▶ **EXERCISE DIRECTIONS**
Print exactly those lines that run from the beginning of the data to the line bearing "const BASE_PRESS = 1.06;", inclusive.

▶ **MATERIAL PROVIDED**
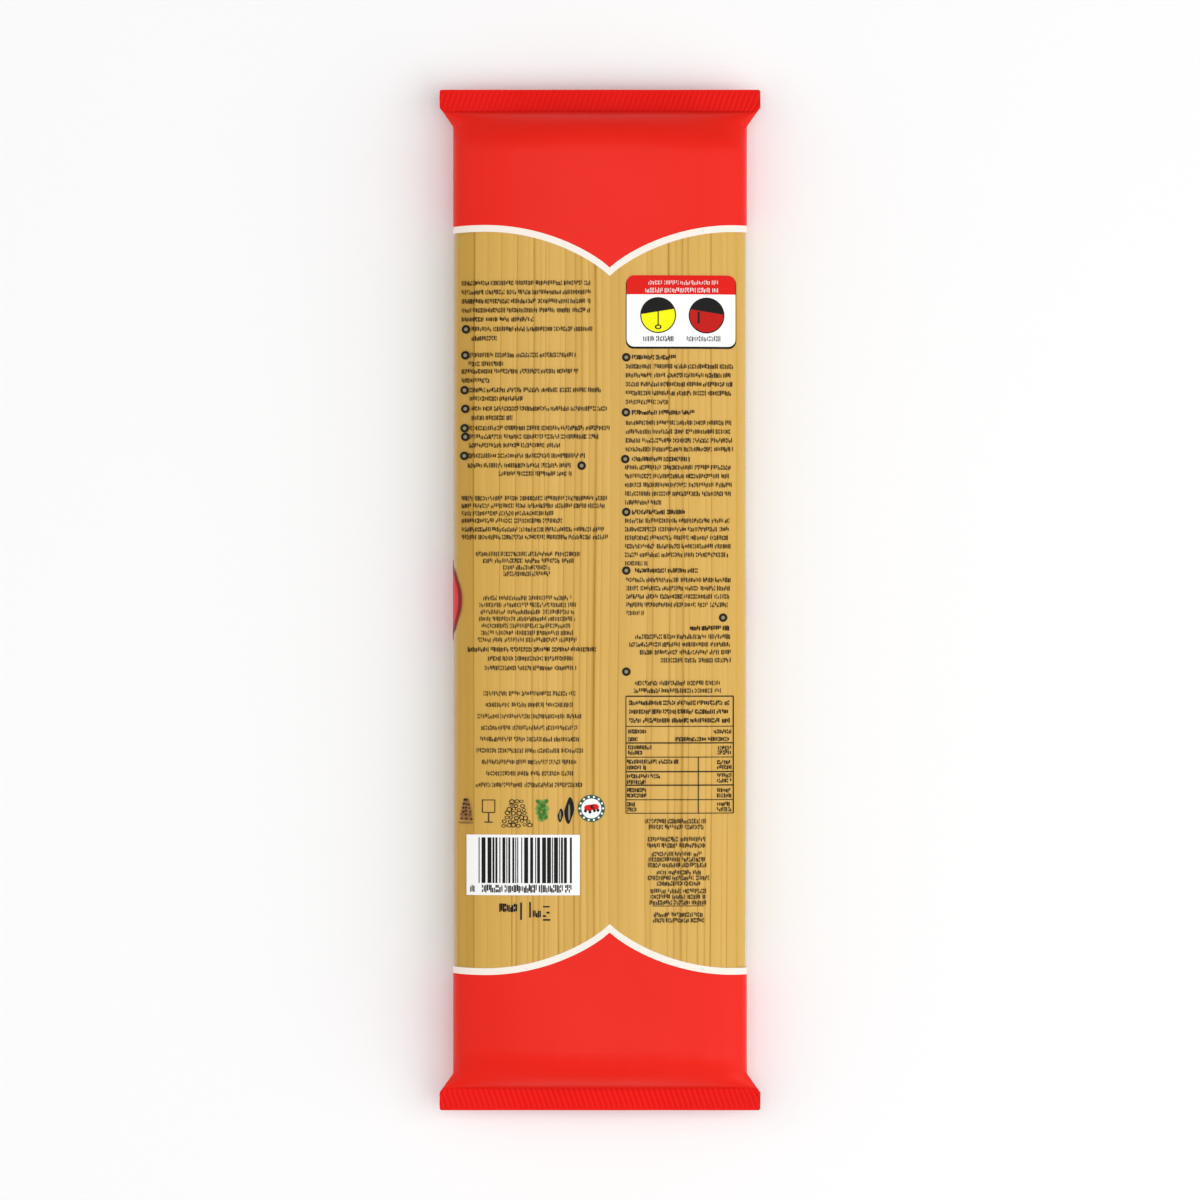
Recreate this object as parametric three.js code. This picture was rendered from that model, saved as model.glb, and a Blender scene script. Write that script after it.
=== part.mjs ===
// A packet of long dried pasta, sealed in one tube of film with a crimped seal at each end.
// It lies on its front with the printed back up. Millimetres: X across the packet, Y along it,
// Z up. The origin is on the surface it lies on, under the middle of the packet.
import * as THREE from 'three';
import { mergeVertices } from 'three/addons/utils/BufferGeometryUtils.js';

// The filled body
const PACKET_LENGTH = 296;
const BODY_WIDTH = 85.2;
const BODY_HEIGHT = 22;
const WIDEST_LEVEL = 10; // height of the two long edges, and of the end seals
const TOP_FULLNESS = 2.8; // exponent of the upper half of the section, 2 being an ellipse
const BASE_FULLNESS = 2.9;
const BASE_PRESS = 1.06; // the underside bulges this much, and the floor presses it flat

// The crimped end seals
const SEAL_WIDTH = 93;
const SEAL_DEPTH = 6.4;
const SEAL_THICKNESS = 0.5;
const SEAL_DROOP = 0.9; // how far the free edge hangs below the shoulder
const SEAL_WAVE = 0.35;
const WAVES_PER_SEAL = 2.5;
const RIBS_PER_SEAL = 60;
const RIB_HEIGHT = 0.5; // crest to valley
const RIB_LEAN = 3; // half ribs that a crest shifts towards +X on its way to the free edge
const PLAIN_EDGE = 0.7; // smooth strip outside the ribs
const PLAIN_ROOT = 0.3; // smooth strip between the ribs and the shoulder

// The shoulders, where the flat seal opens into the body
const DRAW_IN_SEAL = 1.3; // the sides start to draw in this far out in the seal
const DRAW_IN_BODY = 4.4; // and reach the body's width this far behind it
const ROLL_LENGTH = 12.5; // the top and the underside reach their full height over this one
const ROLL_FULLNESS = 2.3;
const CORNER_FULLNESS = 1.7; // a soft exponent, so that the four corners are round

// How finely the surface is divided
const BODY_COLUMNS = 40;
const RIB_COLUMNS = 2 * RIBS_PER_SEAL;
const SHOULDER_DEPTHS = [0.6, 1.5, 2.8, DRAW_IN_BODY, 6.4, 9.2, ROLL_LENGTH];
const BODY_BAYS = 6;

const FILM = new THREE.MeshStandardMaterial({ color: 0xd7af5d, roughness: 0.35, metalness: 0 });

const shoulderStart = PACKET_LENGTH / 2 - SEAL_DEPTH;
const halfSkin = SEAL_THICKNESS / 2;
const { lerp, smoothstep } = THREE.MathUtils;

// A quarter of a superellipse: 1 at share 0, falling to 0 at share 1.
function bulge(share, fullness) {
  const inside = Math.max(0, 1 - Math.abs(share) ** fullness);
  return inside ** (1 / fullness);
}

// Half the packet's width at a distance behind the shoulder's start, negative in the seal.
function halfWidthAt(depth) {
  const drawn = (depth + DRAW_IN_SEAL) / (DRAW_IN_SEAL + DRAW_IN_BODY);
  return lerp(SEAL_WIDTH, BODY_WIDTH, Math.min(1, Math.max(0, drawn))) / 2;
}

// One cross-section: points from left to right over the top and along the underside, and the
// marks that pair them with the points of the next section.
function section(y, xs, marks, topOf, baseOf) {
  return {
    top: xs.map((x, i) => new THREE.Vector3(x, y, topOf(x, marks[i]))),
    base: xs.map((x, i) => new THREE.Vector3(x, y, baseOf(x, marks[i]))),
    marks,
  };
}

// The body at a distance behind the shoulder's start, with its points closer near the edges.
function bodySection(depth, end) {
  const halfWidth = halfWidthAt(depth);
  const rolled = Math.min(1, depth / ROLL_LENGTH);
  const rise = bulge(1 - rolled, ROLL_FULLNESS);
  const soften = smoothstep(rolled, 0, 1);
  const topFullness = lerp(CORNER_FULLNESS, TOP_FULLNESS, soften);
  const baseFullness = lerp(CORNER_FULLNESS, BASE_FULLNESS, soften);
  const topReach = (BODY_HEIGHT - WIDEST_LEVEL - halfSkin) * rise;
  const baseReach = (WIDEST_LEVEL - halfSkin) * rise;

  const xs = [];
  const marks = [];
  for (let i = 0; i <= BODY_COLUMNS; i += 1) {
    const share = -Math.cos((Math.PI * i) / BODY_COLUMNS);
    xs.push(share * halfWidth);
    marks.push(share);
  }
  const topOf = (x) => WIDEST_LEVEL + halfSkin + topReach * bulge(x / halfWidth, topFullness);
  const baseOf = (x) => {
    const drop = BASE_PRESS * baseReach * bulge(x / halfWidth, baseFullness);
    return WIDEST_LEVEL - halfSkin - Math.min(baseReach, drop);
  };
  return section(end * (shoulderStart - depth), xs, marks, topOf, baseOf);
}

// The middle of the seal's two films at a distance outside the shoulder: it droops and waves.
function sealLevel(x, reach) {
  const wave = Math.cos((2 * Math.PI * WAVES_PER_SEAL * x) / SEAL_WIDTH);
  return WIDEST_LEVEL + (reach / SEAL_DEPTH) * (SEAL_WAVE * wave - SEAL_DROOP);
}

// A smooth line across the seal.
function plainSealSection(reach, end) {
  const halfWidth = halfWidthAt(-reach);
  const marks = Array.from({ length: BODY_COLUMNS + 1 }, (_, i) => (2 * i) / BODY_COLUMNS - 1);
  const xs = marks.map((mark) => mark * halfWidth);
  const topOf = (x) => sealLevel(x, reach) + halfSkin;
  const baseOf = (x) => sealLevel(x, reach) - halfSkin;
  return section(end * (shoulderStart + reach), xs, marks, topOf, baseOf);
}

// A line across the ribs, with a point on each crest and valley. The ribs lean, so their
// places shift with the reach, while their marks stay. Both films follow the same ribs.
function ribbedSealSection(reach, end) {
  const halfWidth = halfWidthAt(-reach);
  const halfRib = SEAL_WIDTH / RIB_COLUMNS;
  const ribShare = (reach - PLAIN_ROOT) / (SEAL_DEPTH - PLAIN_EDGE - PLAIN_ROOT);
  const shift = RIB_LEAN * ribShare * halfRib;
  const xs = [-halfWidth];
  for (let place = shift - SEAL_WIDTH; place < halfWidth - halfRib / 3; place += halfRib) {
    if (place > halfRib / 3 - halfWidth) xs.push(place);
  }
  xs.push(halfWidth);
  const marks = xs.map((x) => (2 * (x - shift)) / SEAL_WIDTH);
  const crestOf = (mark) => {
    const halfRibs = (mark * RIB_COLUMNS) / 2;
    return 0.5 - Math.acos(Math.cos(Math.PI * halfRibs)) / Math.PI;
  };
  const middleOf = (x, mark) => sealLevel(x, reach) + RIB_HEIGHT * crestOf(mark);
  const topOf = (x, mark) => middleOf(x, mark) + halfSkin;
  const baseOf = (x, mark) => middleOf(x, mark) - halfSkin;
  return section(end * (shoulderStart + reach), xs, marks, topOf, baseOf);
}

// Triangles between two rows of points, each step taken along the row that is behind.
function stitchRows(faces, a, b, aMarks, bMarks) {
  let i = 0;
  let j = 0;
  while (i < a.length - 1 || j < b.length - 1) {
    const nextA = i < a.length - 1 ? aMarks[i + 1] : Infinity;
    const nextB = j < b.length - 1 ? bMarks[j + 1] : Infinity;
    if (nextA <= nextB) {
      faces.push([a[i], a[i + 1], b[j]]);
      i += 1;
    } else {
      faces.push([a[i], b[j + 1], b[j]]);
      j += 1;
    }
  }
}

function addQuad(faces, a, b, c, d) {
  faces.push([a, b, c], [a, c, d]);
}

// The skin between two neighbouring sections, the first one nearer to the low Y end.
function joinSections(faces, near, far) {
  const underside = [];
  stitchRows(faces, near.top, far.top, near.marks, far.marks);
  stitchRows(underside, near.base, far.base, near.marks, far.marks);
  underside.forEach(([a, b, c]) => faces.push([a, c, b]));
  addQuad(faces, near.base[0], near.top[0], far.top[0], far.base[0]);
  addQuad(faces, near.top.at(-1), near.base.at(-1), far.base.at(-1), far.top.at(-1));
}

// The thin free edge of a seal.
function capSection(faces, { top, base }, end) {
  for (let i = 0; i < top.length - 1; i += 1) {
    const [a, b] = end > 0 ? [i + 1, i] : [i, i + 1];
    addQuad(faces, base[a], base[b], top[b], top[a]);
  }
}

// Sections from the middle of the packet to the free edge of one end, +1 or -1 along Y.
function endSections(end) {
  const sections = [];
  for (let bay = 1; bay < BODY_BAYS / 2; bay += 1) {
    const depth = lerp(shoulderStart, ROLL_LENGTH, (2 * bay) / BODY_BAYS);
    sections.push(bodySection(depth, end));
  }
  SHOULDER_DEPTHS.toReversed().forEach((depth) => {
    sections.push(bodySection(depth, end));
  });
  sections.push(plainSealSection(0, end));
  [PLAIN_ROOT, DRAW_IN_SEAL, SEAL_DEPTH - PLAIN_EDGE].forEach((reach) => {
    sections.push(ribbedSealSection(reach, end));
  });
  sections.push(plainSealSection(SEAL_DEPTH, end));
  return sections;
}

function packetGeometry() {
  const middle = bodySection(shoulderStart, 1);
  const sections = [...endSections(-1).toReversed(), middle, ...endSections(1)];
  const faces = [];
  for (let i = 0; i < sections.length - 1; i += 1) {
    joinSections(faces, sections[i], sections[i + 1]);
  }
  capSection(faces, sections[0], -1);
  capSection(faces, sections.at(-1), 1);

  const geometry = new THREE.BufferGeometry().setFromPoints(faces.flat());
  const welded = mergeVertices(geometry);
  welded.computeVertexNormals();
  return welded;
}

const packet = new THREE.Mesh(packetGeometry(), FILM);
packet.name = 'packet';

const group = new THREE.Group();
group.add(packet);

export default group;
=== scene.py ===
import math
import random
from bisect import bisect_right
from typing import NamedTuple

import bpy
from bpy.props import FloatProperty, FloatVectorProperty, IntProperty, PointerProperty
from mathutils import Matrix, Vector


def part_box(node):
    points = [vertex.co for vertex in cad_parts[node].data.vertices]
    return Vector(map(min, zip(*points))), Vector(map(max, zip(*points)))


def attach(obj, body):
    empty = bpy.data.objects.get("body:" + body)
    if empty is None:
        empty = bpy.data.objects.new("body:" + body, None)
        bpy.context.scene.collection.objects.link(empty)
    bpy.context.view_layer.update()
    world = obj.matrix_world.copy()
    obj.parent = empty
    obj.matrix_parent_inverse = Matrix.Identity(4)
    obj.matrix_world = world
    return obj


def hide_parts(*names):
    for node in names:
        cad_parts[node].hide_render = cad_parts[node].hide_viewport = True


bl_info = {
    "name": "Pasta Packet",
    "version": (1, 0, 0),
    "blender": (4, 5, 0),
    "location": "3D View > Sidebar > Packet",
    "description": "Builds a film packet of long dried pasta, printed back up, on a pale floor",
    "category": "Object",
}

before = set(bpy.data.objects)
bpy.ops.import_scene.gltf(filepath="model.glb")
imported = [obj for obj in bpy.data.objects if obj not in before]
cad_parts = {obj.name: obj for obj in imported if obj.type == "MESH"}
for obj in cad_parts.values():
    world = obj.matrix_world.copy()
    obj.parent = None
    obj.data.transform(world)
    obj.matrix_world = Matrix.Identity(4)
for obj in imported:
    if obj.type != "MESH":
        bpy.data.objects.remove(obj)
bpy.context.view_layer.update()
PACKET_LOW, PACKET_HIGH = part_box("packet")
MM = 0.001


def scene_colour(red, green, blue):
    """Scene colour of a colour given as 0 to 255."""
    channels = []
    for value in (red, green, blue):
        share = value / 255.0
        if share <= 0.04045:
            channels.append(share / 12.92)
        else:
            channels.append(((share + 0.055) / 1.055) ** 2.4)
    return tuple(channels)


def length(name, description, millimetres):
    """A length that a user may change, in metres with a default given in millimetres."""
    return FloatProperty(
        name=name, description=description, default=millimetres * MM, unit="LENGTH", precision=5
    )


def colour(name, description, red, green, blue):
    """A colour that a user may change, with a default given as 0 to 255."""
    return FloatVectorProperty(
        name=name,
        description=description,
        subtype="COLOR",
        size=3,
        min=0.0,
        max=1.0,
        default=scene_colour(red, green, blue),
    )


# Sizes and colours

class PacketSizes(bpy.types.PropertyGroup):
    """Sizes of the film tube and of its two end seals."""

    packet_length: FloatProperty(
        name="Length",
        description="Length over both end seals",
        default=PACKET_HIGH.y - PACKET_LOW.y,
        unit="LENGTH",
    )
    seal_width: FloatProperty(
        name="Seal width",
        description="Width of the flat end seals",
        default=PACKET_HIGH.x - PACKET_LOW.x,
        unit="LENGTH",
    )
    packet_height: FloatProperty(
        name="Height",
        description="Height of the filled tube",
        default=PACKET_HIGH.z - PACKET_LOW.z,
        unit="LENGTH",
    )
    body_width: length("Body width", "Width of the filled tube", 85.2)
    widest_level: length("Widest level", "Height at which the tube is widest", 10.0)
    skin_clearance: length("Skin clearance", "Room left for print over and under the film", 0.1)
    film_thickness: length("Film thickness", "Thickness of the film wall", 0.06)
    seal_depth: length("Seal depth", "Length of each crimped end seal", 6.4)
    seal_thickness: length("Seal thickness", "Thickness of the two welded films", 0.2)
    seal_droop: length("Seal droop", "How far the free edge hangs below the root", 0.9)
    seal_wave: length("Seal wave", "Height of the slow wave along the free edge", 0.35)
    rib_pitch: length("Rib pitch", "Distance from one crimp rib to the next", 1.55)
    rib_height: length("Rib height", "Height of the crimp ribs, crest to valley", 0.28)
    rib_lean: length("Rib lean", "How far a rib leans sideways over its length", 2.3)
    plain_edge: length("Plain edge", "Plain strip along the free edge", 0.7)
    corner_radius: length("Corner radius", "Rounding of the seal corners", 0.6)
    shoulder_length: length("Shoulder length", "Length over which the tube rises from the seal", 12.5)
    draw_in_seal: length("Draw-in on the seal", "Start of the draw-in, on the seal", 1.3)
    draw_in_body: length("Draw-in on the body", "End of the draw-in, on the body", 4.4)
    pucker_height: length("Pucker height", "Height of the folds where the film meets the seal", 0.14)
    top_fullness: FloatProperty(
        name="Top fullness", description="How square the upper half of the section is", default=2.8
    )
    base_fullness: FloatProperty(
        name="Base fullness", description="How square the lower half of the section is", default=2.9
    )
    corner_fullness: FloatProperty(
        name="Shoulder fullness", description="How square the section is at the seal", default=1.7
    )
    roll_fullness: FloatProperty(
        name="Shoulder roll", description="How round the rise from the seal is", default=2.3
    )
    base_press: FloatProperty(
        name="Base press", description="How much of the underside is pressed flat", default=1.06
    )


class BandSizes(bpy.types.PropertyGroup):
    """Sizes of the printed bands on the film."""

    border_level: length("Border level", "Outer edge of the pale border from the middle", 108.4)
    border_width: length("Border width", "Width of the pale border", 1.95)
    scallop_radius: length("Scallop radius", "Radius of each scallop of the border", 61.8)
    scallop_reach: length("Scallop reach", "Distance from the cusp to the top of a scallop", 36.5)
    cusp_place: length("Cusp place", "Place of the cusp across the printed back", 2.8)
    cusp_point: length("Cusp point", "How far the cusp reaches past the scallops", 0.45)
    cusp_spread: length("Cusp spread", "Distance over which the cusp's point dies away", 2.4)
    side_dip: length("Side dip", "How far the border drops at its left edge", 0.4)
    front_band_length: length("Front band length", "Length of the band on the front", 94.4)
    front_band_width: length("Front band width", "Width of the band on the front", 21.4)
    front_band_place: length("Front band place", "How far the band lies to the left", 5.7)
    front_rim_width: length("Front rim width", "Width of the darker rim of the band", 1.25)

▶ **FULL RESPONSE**
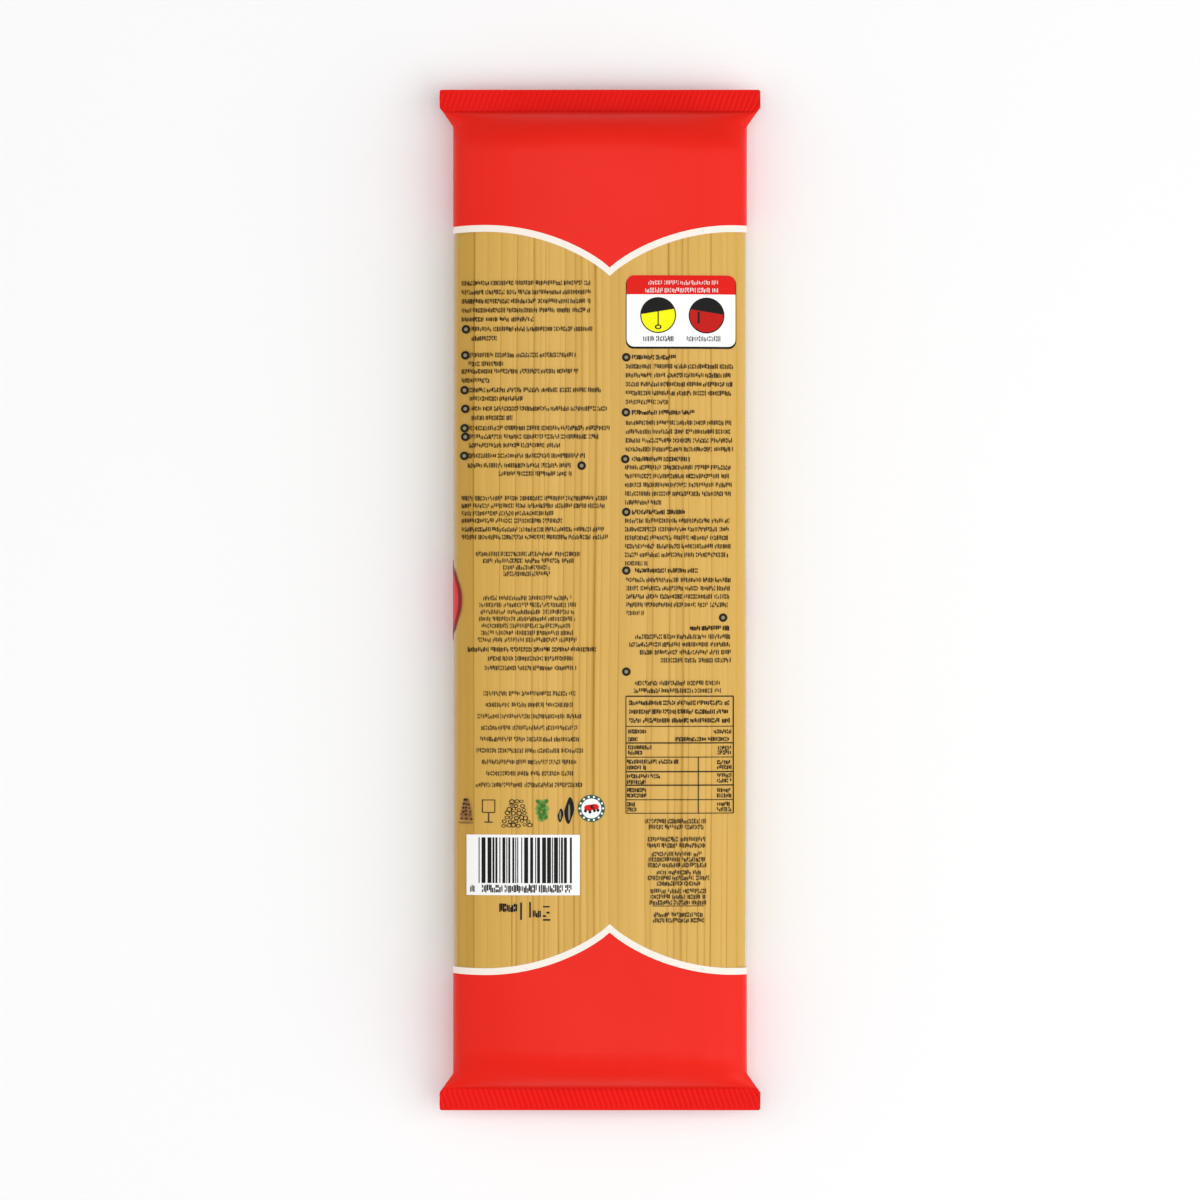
Recreate this object as parametric three.js code. This picture was rendered from that model, saved as model.glb, and a Blender scene script. Write that script after it.
=== part.mjs ===
// A packet of long dried pasta, sealed in one tube of film with a crimped seal at each end.
// It lies on its front with the printed back up. Millimetres: X across the packet, Y along it,
// Z up. The origin is on the surface it lies on, under the middle of the packet.
import * as THREE from 'three';
import { mergeVertices } from 'three/addons/utils/BufferGeometryUtils.js';

// The filled body
const PACKET_LENGTH = 296;
const BODY_WIDTH = 85.2;
const BODY_HEIGHT = 22;
const WIDEST_LEVEL = 10; // height of the two long edges, and of the end seals
const TOP_FULLNESS = 2.8; // exponent of the upper half of the section, 2 being an ellipse
const BASE_FULLNESS = 2.9;
const BASE_PRESS = 1.06; // the underside bulges this much, and the floor presses it flat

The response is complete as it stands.